How many potentially disabled and/or drug-addicted and/or abused children should I put you down for? Thirty-seven? I’ll put thirty-seven.
There is a difference between being personally anti-abortion and wishing to restrict abortion access to others. I know a lot of leftists who personally disagree with abortion but don’t want to make it illegal. Especially in the case of religious leftists and those of color, many of them would never get an abortion but they’re not trying to ban it. And I’ve known a lot of economic conservatives (technically libertarians) who are very much pro-choice and that’s one of the deciding reasons why they didn’t vote for Bush (or other similar anti-choice politician). There is a correlation, but it’s not as strong as you think it is.
I would consider myself a Democrat (or farther left than the current ones) on most issues except for abortion. It’s tough to have that exception but it goes toward pro-life across the board (womb to the tomb, anti-war, anti-death penalty, etc.)
I continue to vote Democrat because I don’t believe there will be substantive changes in abortion policy regardless of the leaders and I believe Republicans kill and hurt people in more other ways than Dems.
I think I am the opposite of Gigi. I am a Pro-Choice Republican. I am in favor of mandatory Birth Control Classes and minimizing Abortions that way.

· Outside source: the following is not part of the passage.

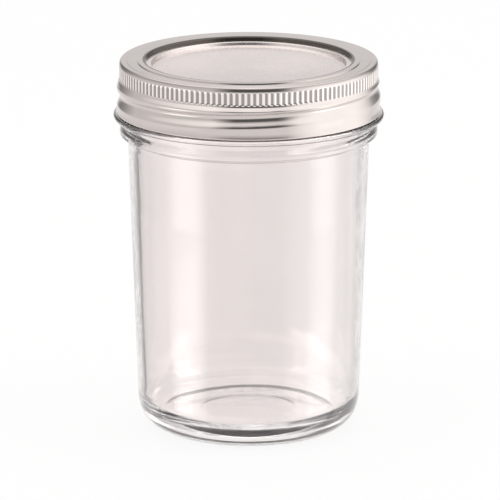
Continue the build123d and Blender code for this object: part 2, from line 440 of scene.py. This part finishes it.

I am not comfortable with the Idea of Abortions but I am less comfortable with I a male dictating what a women does in this regard.
I was thinking of this topic last Sunday while reading the editorial section of the paper. It seems to me that the people who don’t fit under a prescribed definition of, say, a pro-life Republican or a pro-choice Democrat, have been much more vocal lately. Without seeking them out, I’ve been reading more letters to the editor and otherwise hearing from more people whose personal beliefs only partially fit within the conservative/Republican or liberal/Democrat “party lines.”
Those people, such as a pro-choice Republican, for instance, have always existed, of course – and it might just be my perception that they’re being more outspoken lately – but I see this as a great thing.